## What is needed
Repeat the listing below in full, exactly as it stands.

## Entries with parts and joints
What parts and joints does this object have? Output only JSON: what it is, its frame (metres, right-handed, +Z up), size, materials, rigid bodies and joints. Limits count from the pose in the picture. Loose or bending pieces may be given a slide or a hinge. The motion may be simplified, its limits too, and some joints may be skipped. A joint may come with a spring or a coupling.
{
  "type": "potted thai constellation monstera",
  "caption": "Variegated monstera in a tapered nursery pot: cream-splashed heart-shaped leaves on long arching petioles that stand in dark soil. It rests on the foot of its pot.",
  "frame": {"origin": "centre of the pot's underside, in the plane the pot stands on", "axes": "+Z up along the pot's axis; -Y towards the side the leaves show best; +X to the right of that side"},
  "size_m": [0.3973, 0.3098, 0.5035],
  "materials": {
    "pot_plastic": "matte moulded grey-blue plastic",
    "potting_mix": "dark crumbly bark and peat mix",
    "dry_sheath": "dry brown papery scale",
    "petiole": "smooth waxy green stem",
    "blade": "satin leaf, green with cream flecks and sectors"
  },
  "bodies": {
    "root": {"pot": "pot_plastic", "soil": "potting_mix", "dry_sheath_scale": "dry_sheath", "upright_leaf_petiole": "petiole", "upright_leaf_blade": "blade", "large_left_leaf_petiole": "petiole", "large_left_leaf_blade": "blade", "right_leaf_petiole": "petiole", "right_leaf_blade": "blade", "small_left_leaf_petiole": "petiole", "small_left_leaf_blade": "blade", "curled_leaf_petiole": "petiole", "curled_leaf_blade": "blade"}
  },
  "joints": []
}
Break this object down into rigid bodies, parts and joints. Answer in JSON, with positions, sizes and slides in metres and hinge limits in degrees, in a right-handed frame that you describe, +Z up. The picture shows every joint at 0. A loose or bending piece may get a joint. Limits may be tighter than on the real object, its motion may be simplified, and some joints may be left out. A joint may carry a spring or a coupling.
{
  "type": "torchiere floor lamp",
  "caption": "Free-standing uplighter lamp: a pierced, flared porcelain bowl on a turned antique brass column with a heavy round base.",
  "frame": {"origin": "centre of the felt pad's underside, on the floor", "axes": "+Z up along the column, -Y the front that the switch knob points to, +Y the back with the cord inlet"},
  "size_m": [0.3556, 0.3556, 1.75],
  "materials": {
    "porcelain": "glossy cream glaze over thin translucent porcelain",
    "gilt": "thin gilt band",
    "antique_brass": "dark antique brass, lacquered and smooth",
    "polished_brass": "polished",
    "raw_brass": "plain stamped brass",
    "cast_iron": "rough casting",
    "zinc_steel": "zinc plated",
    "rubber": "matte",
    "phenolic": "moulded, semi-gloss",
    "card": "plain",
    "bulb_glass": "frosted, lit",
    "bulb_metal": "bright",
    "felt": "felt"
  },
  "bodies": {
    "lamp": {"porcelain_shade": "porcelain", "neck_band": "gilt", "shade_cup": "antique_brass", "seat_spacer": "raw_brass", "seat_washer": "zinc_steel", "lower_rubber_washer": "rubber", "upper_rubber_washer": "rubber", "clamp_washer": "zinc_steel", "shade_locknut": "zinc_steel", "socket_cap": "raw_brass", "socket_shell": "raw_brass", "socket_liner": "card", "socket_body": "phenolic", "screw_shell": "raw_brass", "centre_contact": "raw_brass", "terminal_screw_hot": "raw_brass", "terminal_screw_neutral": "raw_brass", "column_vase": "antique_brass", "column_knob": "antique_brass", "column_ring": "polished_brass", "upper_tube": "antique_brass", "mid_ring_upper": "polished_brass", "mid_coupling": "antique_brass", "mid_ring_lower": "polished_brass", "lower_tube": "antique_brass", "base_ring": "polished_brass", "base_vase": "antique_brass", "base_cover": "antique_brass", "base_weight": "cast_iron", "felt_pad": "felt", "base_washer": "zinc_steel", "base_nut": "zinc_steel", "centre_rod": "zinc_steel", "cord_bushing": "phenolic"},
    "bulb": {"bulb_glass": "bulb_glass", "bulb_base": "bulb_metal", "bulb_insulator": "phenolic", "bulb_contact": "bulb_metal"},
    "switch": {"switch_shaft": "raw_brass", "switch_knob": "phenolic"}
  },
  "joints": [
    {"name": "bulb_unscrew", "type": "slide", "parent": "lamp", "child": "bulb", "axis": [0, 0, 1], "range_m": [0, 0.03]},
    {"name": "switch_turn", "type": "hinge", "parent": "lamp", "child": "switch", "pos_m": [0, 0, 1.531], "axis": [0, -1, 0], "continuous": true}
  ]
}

## Answer to the problem
What parts and joints does this object have? Output only JSON: what it is, its frame (metres, right-handed, +Z up), size, materials, rigid bodies and joints. Limits count from the pose in the picture. Loose or bending pieces may be given a slide or a hinge. The motion may be simplified, its limits too, and some joints may be skipped. A joint may come with a spring or a coupling.
{
  "type": "potted thai constellation monstera",
  "caption": "Variegated monstera in a tapered nursery pot: cream-splashed heart-shaped leaves on long arching petioles that stand in dark soil. It rests on the foot of its pot.",
  "frame": {"origin": "centre of the pot's underside, in the plane the pot stands on", "axes": "+Z up along the pot's axis; -Y towards the side the leaves show best; +X to the right of that side"},
  "size_m": [0.3973, 0.3098, 0.5035],
  "materials": {
    "pot_plastic": "matte moulded grey-blue plastic",
    "potting_mix": "dark crumbly bark and peat mix",
    "dry_sheath": "dry brown papery scale",
    "petiole": "smooth waxy green stem",
    "blade": "satin leaf, green with cream flecks and sectors"
  },
  "bodies": {
    "root": {"pot": "pot_plastic", "soil": "potting_mix", "dry_sheath_scale": "dry_sheath", "upright_leaf_petiole": "petiole", "upright_leaf_blade": "blade", "large_left_leaf_petiole": "petiole", "large_left_leaf_blade": "blade", "right_leaf_petiole": "petiole", "right_leaf_blade": "blade", "small_left_leaf_petiole": "petiole", "small_left_leaf_blade": "blade", "curled_leaf_petiole": "petiole", "curled_leaf_blade": "blade"}
  },
  "joints": []
}
Break this object down into rigid bodies, parts and joints. Answer in JSON, with positions, sizes and slides in metres and hinge limits in degrees, in a right-handed frame that you describe, +Z up. The picture shows every joint at 0. A loose or bending piece may get a joint. Limits may be tighter than on the real object, its motion may be simplified, and some joints may be left out. A joint may carry a spring or a coupling.
{
  "type": "torchiere floor lamp",
  "caption": "Free-standing uplighter lamp: a pierced, flared porcelain bowl on a turned antique brass column with a heavy round base.",
  "frame": {"origin": "centre of the felt pad's underside, on the floor", "axes": "+Z up along the column, -Y the front that the switch knob points to, +Y the back with the cord inlet"},
  "size_m": [0.3556, 0.3556, 1.75],
  "materials": {
    "porcelain": "glossy cream glaze over thin translucent porcelain",
    "gilt": "thin gilt band",
    "antique_brass": "dark antique brass, lacquered and smooth",
    "polished_brass": "polished",
    "raw_brass": "plain stamped brass",
    "cast_iron": "rough casting",
    "zinc_steel": "zinc plated",
    "rubber": "matte",
    "phenolic": "moulded, semi-gloss",
    "card": "plain",
    "bulb_glass": "frosted, lit",
    "bulb_metal": "bright",
    "felt": "felt"
  },
  "bodies": {
    "lamp": {"porcelain_shade": "porcelain", "neck_band": "gilt", "shade_cup": "antique_brass", "seat_spacer": "raw_brass", "seat_washer": "zinc_steel", "lower_rubber_washer": "rubber", "upper_rubber_washer": "rubber", "clamp_washer": "zinc_steel", "shade_locknut": "zinc_steel", "socket_cap": "raw_brass", "socket_shell": "raw_brass", "socket_liner": "card", "socket_body": "phenolic", "screw_shell": "raw_brass", "centre_contact": "raw_brass", "terminal_screw_hot": "raw_brass", "terminal_screw_neutral": "raw_brass", "column_vase": "antique_brass", "column_knob": "antique_brass", "column_ring": "polished_brass", "upper_tube": "antique_brass", "mid_ring_upper": "polished_brass", "mid_coupling": "antique_brass", "mid_ring_lower": "polished_brass", "lower_tube": "antique_brass", "base_ring": "polished_brass", "base_vase": "antique_brass", "base_cover": "antique_brass", "base_weight": "cast_iron", "felt_pad": "felt", "base_washer": "zinc_steel", "base_nut": "zinc_steel", "centre_rod": "zinc_steel", "cord_bushing": "phenolic"},
    "bulb": {"bulb_glass": "bulb_glass", "bulb_base": "bulb_metal", "bulb_insulator": "phenolic", "bulb_contact": "bulb_metal"},
    "switch": {"switch_shaft": "raw_brass", "switch_knob": "phenolic"}
  },
  "joints": [
    {"name": "bulb_unscrew", "type": "slide", "parent": "lamp", "child": "bulb", "axis": [0, 0, 1], "range_m": [0, 0.03]},
    {"name": "switch_turn", "type": "hinge", "parent": "lamp", "child": "switch", "pos_m": [0, 0, 1.531], "axis": [0, -1, 0], "continuous": true}
  ]
}